++++ EXTRACTED INFORMATION ++++

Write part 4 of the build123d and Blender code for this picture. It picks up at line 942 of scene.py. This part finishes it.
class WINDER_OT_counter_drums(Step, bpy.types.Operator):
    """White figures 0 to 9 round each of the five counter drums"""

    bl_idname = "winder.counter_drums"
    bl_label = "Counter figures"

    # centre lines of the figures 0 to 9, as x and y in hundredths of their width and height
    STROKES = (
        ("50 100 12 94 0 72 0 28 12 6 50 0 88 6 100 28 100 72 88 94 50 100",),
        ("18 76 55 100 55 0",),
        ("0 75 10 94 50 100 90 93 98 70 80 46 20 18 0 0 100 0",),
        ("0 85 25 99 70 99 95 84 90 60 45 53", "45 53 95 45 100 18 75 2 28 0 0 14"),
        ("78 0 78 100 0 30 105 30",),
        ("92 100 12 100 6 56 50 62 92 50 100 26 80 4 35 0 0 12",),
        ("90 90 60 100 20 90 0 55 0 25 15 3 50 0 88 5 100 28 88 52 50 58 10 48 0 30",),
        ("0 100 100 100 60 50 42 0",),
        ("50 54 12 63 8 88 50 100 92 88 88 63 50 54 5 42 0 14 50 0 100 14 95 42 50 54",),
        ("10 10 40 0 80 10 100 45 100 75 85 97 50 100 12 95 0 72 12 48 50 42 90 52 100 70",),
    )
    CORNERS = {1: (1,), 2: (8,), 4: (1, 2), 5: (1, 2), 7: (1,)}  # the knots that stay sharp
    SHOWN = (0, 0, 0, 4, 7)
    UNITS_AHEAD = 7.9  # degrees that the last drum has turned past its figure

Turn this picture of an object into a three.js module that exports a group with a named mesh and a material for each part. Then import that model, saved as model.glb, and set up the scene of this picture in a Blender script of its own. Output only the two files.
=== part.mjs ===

++++

• TASK OBJECTIVE
Quote, without any change, each line from the one that contains "Turn this picture" through the end of the material.

• SOLUTION
Turn this picture of an object into a three.js module that exports a group with a named mesh and a material for each part. Then import that model, saved as model.glb, and set up the scene of this picture in a Blender script of its own. Output only the two files.
=== part.mjs ===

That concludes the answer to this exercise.